Spencer Tunick, un Américain engagé en Bourgogne

5 octobre 2009  |  dans France, Société

photo : Delphine Bauer/Youpress

photo : Delphine Bauer/Youpress

L’artiste, qui fait régulièrement poser des milliers de volontaires nus dans des décors incroyables, pour parler du rapport de l’homme à la nature, choisit le vignoble mâconnais pour son rassemblement du 3 octobre. Le but ? Dénoncer les conséquences du réchauffement climatique sur le vin, en partenariat avec Greenpeace. Interview.

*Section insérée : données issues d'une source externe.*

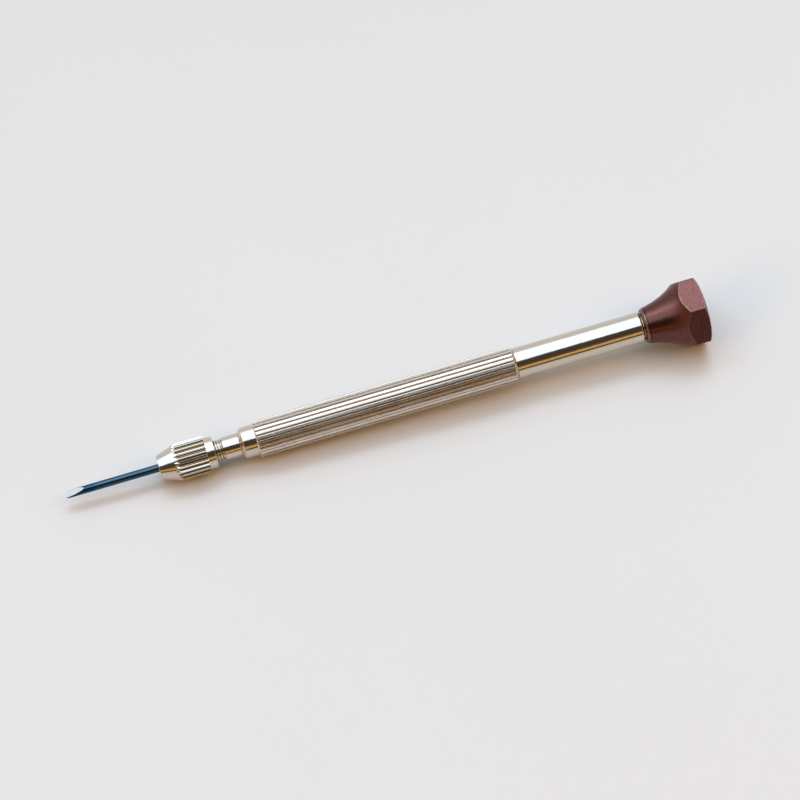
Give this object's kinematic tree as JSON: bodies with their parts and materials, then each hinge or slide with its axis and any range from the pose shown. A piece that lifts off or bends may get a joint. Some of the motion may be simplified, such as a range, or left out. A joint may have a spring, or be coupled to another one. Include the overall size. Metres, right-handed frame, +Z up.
{
  "type": "watchmaker screwdriver",
  "caption": "Slim precision screwdriver: round chisel blade held in a collet chuck, fluted metal grip, plain rear tube and a free-turning flared hexagonal head.",
  "frame": {"origin": "under the middle of the tool's length, on the plane of the head's lower flat", "axes": "+X along the tool from the blade tip to the head, +Z up, away from the flat the head lies on"},
  "size_m": [0.102, 0.0118, 0.0102],
  "materials": {
    "bright_nickel": "bright nickel plate on brass, mirror smooth",
    "frosted_nickel": "nickel plate over a fine blasted grain",
    "blued_steel": "temper-blued spring steel, tip ground bright",
    "spring_steel": "turned, oil-hardened",
    "hardened_steel": "ground and polished",
    "bearing_bronze": "turned bronze, oiled",
    "maroon_anodised": "maroon anodising over fine turning lines"
  },
  "bodies": {
    "handle": {"chuck_stem": "bright_nickel", "grip_barrel": "frosted_nickel", "rear_tube": "bright_nickel", "ball_seat": "hardened_steel", "thrust_ball": "hardened_steel", "tail_bush": "bearing_bronze", "thrust_washer": "bearing_bronze"},
    "head": {"head": "maroon_anodised", "spindle": "hardened_steel", "retaining_clip": "hardened_steel"},
    "collet": {"collet": "spring_steel"},
    "chuck_nut": {"chuck_nut": "bright_nickel"},
    "blade": {"blade": "blued_steel"}
  },
  "joints": [
    {"name": "head_spin", "type": "hinge", "parent": "handle", "child": "head", "pos_m": [0.04142, 0, 0.00507], "axis": [1, 0, 0], "continuous": true},
    {"name": "chuck_travel", "type": "slide", "parent": "handle", "child": "collet", "axis": [-1, 0, 0], "range_m": [0, 0.0009]},
    {"name": "nut_spin", "type": "hinge", "parent": "collet", "child": "chuck_nut", "pos_m": [-0.03632, 0, 0.00507], "axis": [-1, 0, 0], "range_deg": [0, 720]},
    {"name": "blade_slide", "type": "slide", "parent": "collet", "child": "blade", "axis": [-1, 0, 0], "range_m": [0, 0.006]}
  ],
  "couplings": [
    {"joint": "nut_spin", "follows": "chuck_travel", "rad_per_m": 13963}
  ]
}
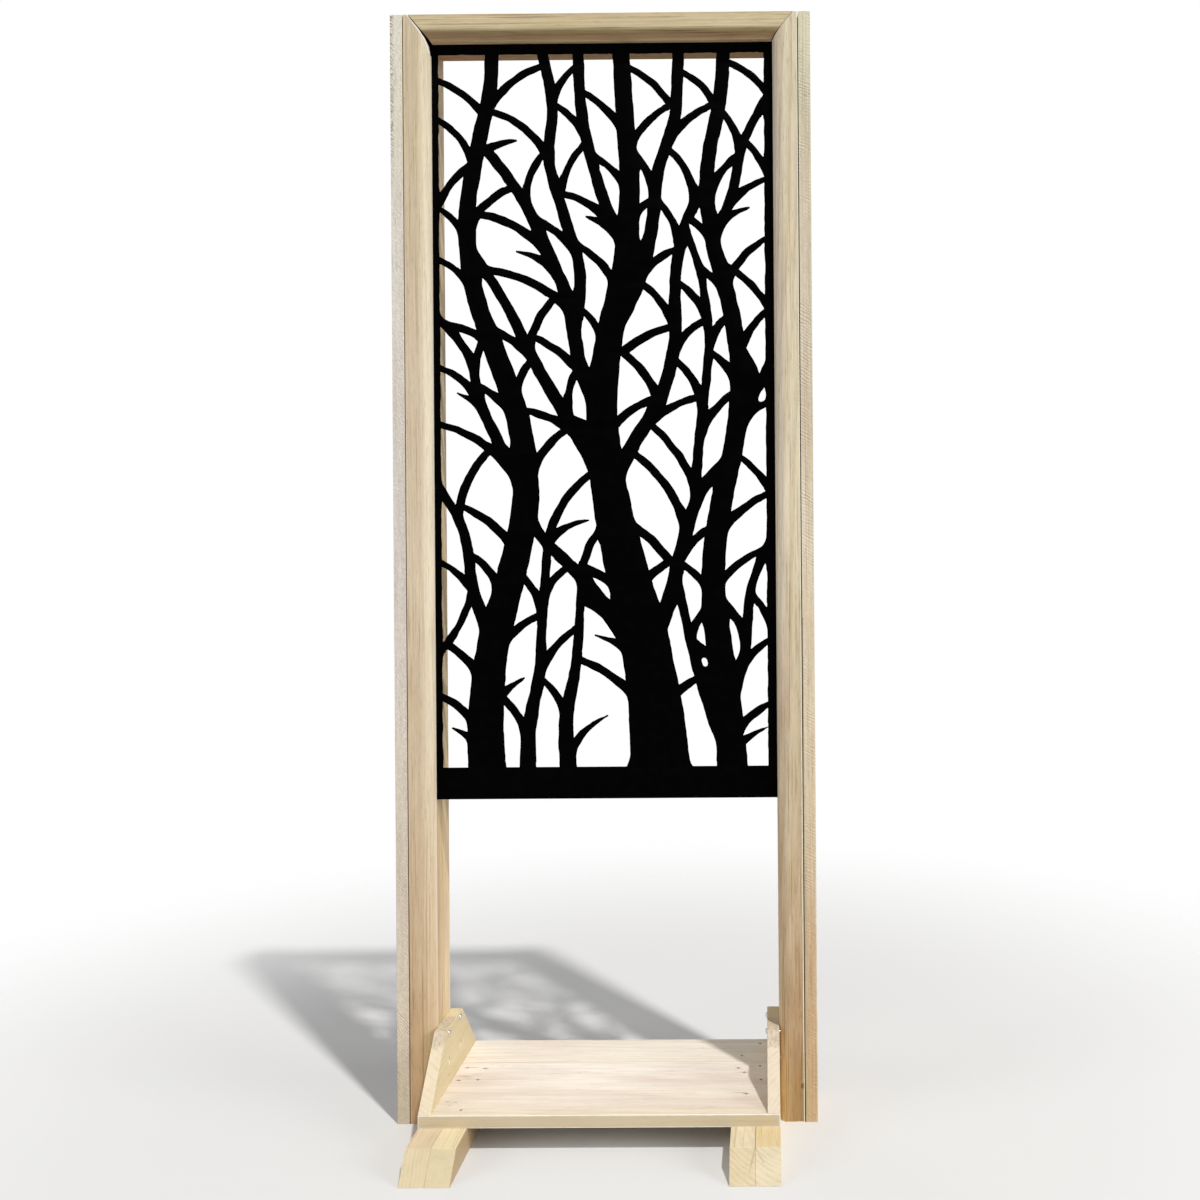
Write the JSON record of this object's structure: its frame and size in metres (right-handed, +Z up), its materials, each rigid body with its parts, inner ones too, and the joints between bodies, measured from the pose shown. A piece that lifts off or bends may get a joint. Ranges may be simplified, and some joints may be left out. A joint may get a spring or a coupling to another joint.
{
  "type": "room divider",
  "caption": "Free-standing timber room divider: a mitred frame holds a black sheet cut out as bare branches above an open space and a low shelf base on foot blocks.",
  "frame": {"origin": "centre of the footprint on the floor", "axes": "+Z up; the front, with the mouldings, faces -Y; +X to the right as seen from the front"},
  "size_m": [0.6516, 0.448, 1.72],
  "materials": {
    "moulding": "planed pine, bare, satin",
    "sawn_board": "rough-sawn, matte",
    "side_board": "planed pine, bare, matte",
    "core": "planed pine, bare, matte",
    "shelf": "planed pine, pale, satin",
    "cleat": "planed pine, bare, satin",
    "foot": "planed pine, bare, matte",
    "panel_black": "black powder coat, satin",
    "fastener": "zinc plated",
    "nail": "dull"
  },
  "bodies": {
    "root": {"side_board_left": "sawn_board", "side_board_right": "side_board", "front_stile_left": "moulding", "front_stile_right": "moulding", "front_top_rail": "moulding", "core_post_left": "core", "core_post_right": "core", "core_top_rail": "core", "branch_panel": "panel_black", "shelf_front_board": "shelf", "shelf_rear_board": "shelf", "cleat_left": "cleat", "cleat_right": "cleat", "foot_left_outer": "foot", "foot_left_inner": "foot", "foot_right_inner": "foot", "foot_right_outer": "foot", "moulding_screws": "fastener", "side_board_screws": "fastener", "corner_screws": "fastener", "cleat_screws": "fastener", "cleat_base_screws": "fastener", "shelf_nails": "nail"}
  },
  "joints": []
}
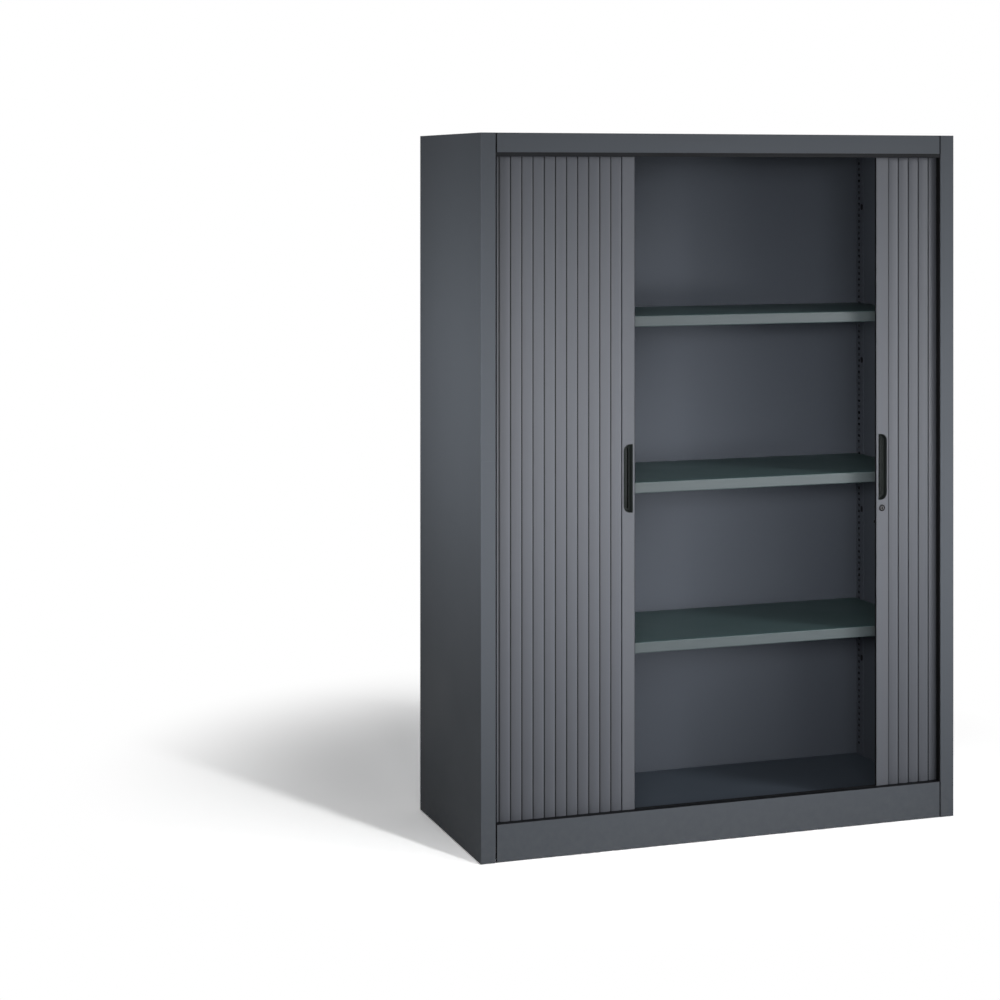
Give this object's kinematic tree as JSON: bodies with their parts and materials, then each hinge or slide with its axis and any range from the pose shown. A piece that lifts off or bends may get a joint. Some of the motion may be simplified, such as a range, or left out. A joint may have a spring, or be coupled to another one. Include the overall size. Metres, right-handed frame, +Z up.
{
  "type": "roll front tool cabinet",
  "caption": "Grey powder-coated steel cabinet with two silver-grey sideways roller shutters, black recessed grips, a cylinder lock, three folded steel shelves on slotted uprights and four levelling feet.",
  "frame": {"origin": "middle of the footprint at the level of the feet's undersides", "axes": "+X to the right and +Y to the back seen from the front, +Z up; the front faces -Y"},
  "size_m": [1.2, 0.47, 1.64],
  "materials": {
    "panel_sheet": "powder-coated mid grey, fine orange peel, satin",
    "liner_sheet": "powder-coated mid grey inside, satin",
    "shelf_sheet": "powder-coated mid grey, satin",
    "slat_plastic": "silver-grey extruded plastic, satin",
    "black_plastic": "black moulded plastic, matte",
    "black_seal": "black foam-rubber strip",
    "nylon": "black nylon",
    "zinc_steel": "zinc-plated",
    "lock_metal": "nickel-plated, worn",
    "foot_plastic": "black, matte"
  },
  "bodies": {
    "cabinet": {"left_side_panel": "panel_sheet", "right_side_panel": "panel_sheet", "top_cover": "panel_sheet", "plinth": "panel_sheet", "outer_back": "panel_sheet", "foot_beams": "panel_sheet", "base_pan": "liner_sheet", "ceiling": "liner_sheet", "left_liner": "liner_sheet", "right_liner": "liner_sheet", "back_liner": "liner_sheet", "left_front_upright": "liner_sheet", "right_front_upright": "liner_sheet", "left_rear_upright": "liner_sheet", "right_rear_upright": "liner_sheet", "shelf_1": "shelf_sheet", "shelf_2": "shelf_sheet", "shelf_3": "shelf_sheet", "wall_plugs": "black_plastic", "lower_front_tracks": "black_plastic", "upper_front_tracks": "black_plastic", "lower_corner_tracks": "black_plastic", "upper_corner_tracks": "black_plastic", "lower_side_tracks": "black_plastic", "upper_side_tracks": "black_plastic", "lower_rear_tracks": "black_plastic", "upper_rear_tracks": "black_plastic", "left_edge_seal": "black_seal", "right_edge_seal": "black_seal", "track_buffers": "black_seal", "shelf_1_clips": "zinc_steel", "shelf_2_clips": "zinc_steel", "shelf_3_clips": "zinc_steel", "foot_bushes": "zinc_steel", "back_screws": "zinc_steel"},
    "left_shutter": {"left_front_slats": "slat_plastic", "left_pocket_slats": "slat_plastic", "left_leading_slat": "slat_plastic", "left_lead_seal": "black_seal", "left_runners": "nylon", "left_grip": "black_plastic", "strike": "zinc_steel"},
    "right_shutter": {"right_front_slats": "slat_plastic", "right_pocket_slats": "slat_plastic", "right_leading_slat": "slat_plastic", "right_lead_seal": "black_seal", "right_runners": "nylon", "right_grip": "black_plastic", "lock_housing": "lock_metal", "lock_nut": "zinc_steel"},
    "lock_cam_unit": {"lock_plug": "lock_metal", "lock_cam": "zinc_steel", "cam_screw": "zinc_steel"},
    "front_left_foot_unit": {"front_left_foot": "foot_plastic"},
    "front_right_foot_unit": {"front_right_foot": "foot_plastic"},
    "rear_left_foot_unit": {"rear_left_foot": "foot_plastic"},
    "rear_right_foot_unit": {"rear_right_foot": "foot_plastic"}
  },
  "joints": [
    {"name": "left_shutter_slide", "type": "slide", "parent": "cabinet", "child": "left_shutter", "axis": [-1, 0, 0], "range_m": [-0.2195, 0.284], "deforming": ["left_front_slats", "left_pocket_slats"]},
    {"name": "right_shutter_slide", "type": "slide", "parent": "cabinet", "child": "right_shutter", "axis": [1, 0, 0], "range_m": [-0.3995, 0.104], "deforming": ["right_front_slats", "right_pocket_slats"]},
    {"name": "lock_turn", "type": "hinge", "parent": "right_shutter", "child": "lock_cam_unit", "pos_m": [0.4155, -0.1967, 0.75], "axis": [0, 1, 0], "range_deg": [0, 90]},
    {"name": "front_left_foot_height", "type": "slide", "parent": "cabinet", "child": "front_left_foot_unit", "axis": [0, 0, -1], "range_m": [0, 0.012]},
    {"name": "front_right_foot_height", "type": "slide", "parent": "cabinet", "child": "front_right_foot_unit", "axis": [0, 0, -1], "range_m": [0, 0.012]},
    {"name": "rear_left_foot_height", "type": "slide", "parent": "cabinet", "child": "rear_left_foot_unit", "axis": [0, 0, -1], "range_m": [0, 0.012]},
    {"name": "rear_right_foot_height", "type": "slide", "parent": "cabinet", "child": "rear_right_foot_unit", "axis": [0, 0, -1], "range_m": [0, 0.012]}
  ]
}
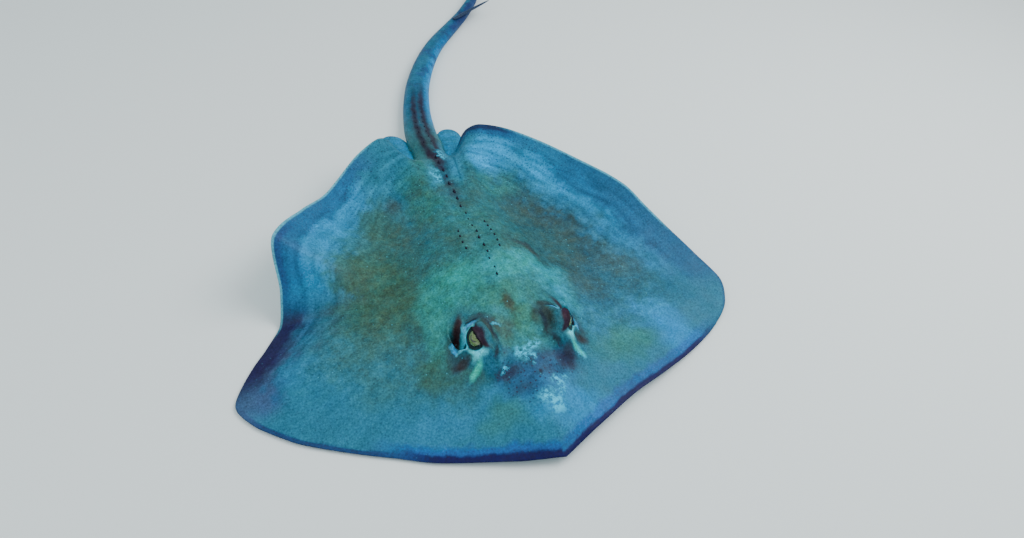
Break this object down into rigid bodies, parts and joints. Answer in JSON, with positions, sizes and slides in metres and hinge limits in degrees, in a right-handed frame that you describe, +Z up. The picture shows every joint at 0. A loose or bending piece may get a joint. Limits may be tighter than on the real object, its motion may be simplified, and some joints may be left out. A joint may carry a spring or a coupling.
{
  "type": "southern stingray",
  "caption": "Life-size stingray resting on its belly, rear fin margins lifted in a ripple, long whip tail with its sting laid along the floor.",
  "frame": {"origin": "on the floor under the middle of the back, where the belly lies flat", "axes": "+Y from the head towards the tail, +Z up, +X to the animal's left"},
  "size_m": [0.9555, 2.1772, 0.1467],
  "materials": {
    "skin_back": "satin, wet-looking skin, olive to blue-green",
    "skin_fin": "satin, wet-looking skin, steel blue",
    "skin_tail": "satin, wet-looking skin, blue with a dark stripe",
    "eye": "wet gloss, pale gold iris",
    "sting": "matt, horn-like"
  },
  "bodies": {
    "root": {"head": "skin_back", "trunk": "skin_back", "pectoral_fin_left": "skin_fin", "pectoral_fin_right": "skin_fin", "pelvic_fin_left": "skin_fin", "pelvic_fin_right": "skin_fin", "tail_base": "skin_tail", "tail_mid": "skin_tail", "tail_sting_length": "skin_tail", "tail_whip_1": "skin_tail", "tail_whip_2": "skin_tail", "tail_whip_3": "skin_tail", "tail_fold": "skin_tail", "sting": "sting", "eye_left": "eye", "eye_right": "eye"}
  },
  "joints": []
}
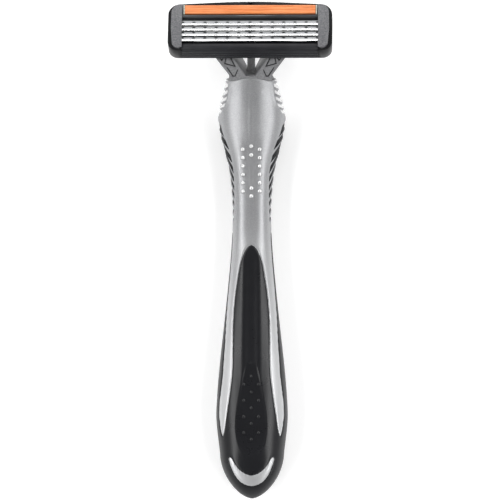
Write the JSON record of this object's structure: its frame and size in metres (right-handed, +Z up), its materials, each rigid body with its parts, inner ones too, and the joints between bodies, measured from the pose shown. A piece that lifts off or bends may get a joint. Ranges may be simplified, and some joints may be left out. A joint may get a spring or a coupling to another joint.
{
  "type": "cartridge razor",
  "caption": "Wet-shave razor: a sprung, pivoting cartridge with separate blades and an orange lubricating strip, on a forked neck that unplugs from a curved silver and black rubber handle.",
  "frame": {"origin": "bottom centre of the whole razor as it lies on the back of its handle", "axes": "+X along the blades, +Y from the butt of the handle to the head, +Z up from the surface it lies on, out of the front of the handle"},
  "size_m": [0.043, 0.131, 0.0231],
  "materials": {
    "core_plastic": "moulded",
    "silver_plastic": "metallic paint under lacquer",
    "grip_rubber": "satin",
    "spring_steel": "fine brushed",
    "yoke_plastic": "fine texture",
    "black_plastic": "satin",
    "guard_rubber": "satin",
    "holder_plastic": "gloss",
    "strip_orange": "waxy",
    "cap_plastic": "fine texture",
    "support_steel": "rolled",
    "blade_steel": "ground"
  },
  "bodies": {
    "handle": {"handle_core": "core_plastic", "handle_skin": "silver_plastic", "rubber_grip": "grip_rubber", "detent_spring": "spring_steel"},
    "connector": {"yoke": "yoke_plastic"},
    "tongue": {"return_tongue": "yoke_plastic"},
    "cartridge": {"cartridge_frame": "black_plastic", "rear_bridge": "black_plastic", "guard": "guard_rubber", "strip_holder": "holder_plastic", "lubricating_strip": "strip_orange", "end_cap_left": "cap_plastic", "end_cap_right": "cap_plastic", "blade_springs_1": "black_plastic", "blade_springs_2": "black_plastic", "blade_springs_3": "black_plastic", "blade_springs_4": "black_plastic"},
    "blade_unit_1": {"blade_1": "blade_steel", "blade_support_1": "support_steel"},
    "blade_unit_2": {"blade_2": "blade_steel", "blade_support_2": "support_steel"},
    "blade_unit_3": {"blade_3": "blade_steel", "blade_support_3": "support_steel"},
    "blade_unit_4": {"blade_4": "blade_steel", "blade_support_4": "support_steel"}
  },
  "joints": [
    {"name": "cartridge_release", "type": "slide", "parent": "handle", "child": "connector", "axis": [0, 0.9397, 0.342], "range_m": [0, 0.0165], "deforming": ["detent_spring"]},
    {"name": "head_pivot", "type": "hinge", "parent": "connector", "child": "cartridge", "pos_m": [0, 0.05496, 0.01381], "axis": [-1, 0, 0], "range_deg": [0, 40], "stiffness_Nm_per_rad": 0.005, "springref_deg": -20.05},
    {"name": "tongue_flex", "type": "hinge", "parent": "connector", "child": "tongue", "pos_m": [0, 0.04679, 0.0116], "axis": [-1, 0, 0], "range_deg": [0, 9]},
    {"name": "blade_1_spring", "type": "slide", "parent": "cartridge", "child": "blade_unit_1", "axis": [0, -0.3746, -0.9272], "range_m": [0, 0.00035], "stiffness_N_per_m": 100, "springref_m": -0.0005, "deforming": ["blade_springs_1"]},
    {"name": "blade_2_spring", "type": "slide", "parent": "cartridge", "child": "blade_unit_2", "axis": [0, -0.3746, -0.9272], "range_m": [0, 0.00035], "stiffness_N_per_m": 100, "springref_m": -0.0005, "deforming": ["blade_springs_2"]},
    {"name": "blade_3_spring", "type": "slide", "parent": "cartridge", "child": "blade_unit_3", "axis": [0, -0.3746, -0.9272], "range_m": [0, 0.00035], "stiffness_N_per_m": 100, "springref_m": -0.0005, "deforming": ["blade_springs_3"]},
    {"name": "blade_4_spring", "type": "slide", "parent": "cartridge", "child": "blade_unit_4", "axis": [0, -0.3746, -0.9272], "range_m": [0, 0.00035], "stiffness_N_per_m": 100, "springref_m": -0.0005, "deforming": ["blade_springs_4"]}
  ],
  "couplings": [
    {"joint": "tongue_flex", "follows": "head_pivot", "ratio": 0.22}
  ]
}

En tant que plasticien, pourquoi vous sentez-vous si impliqué dans la lutte contre le réchauffement climatique ?

A New York, je me suis engagé dans beaucoup de causes différentes, pour aider les sans abris, pour soutenir Médecins du monde ou encore pour lutter contre le sida. Quand Greenpeace m’a contacté pour organiser un « art gathering » (littéralement « rassemblement artistique »), j’ai accepté, car quand j’étais petit, ses membres représentaient pour moi les superhéros de l’activisme. Quand je réalise une installation, je me sens moi aussi activiste, mais je reste surtout à ma place d’artiste. L’art a un potentiel incroyable pour faire changer l’opinion des gens.

Sur la protection de l’environnement, j’essaie de faire de mon mieux au quotidien : j’achète uniquement sur des marchés fermiers, ma femme et moi sommes contre les jouets en plastique pour nos enfants, on recycle, on ne possède qu’une voiture et on privilégie le train…Ca nous fait nous sentir mieux, en nous donnant une sorte de richesse nouvelle.

Pourquoi choisir la Bourgogne ?

Le vin est très important pour les Français d’un point de vue culturel. Dans cette région, les frontières géographiques de culture du pinot noir sont très précises. Un réchauffement climatique pourrait toucher directement les producteurs en modifiant cette délimitation spatiale (et en remettant en cause de la typicité du vin, ndlr)

Venir en Bourgogne n’est donc pas un hasard, c’est une région de vins. Le viticulteur (bio, ndlr) qui nous reçoit sur ses terres avait été volontaire sur une installation vivante à Lyon, en 2005. Je voulais aussi un accès facile de Paris et des autres grandes villes, et permettre aux gens de se déplacer sans voiture.

Mais cette installation se présente en réalité comme une métaphore des conséquences du réchauffement climatique sur l’agriculture en général : la température qui augmente, la survie de familles en question… Il faut faire prendre conscience qu’un désastre bien plus grand finira par arriver. Je suis convaincu qu’il n’est pas trop tard pour agir. Disons qu’il est temps pour nous de faire le sacrifice des choses que l’on aime pour penser aux autres.

Vous attendez des centaines de volontaires qui poseront nus dans des vignobles. Parlez-vous un peu de ce dispositif impressionnant.

Aujourd’hui nous ne sommes plus connectés physiquement à la nature. On nous parle de chirurgie esthétique, alors que rien n’est plus sain pour soi que de prendre soin de l’environnement. Je ne trouve pas le rapport à la nudité agressif, contrairement à certains. Pour une partie des volontaires, c’est presque thérapeutique. Ils parviennent à se sentir plus confiants en eux-mêmes. Et puis, il y a cette connexion avec les autres personnes présentes qui se créée. D’autres modèles apprécient de faire partie d’une œuvre d’art contemporaine, avec ce quelque chose qui les dépasse. Ils recevront tous un cliché dédicacé de l’installation. Mais dans tous les cas, ils ne se mettent pas nus juste pour se mettre nus, il y a une adhésion à la lutte derrière.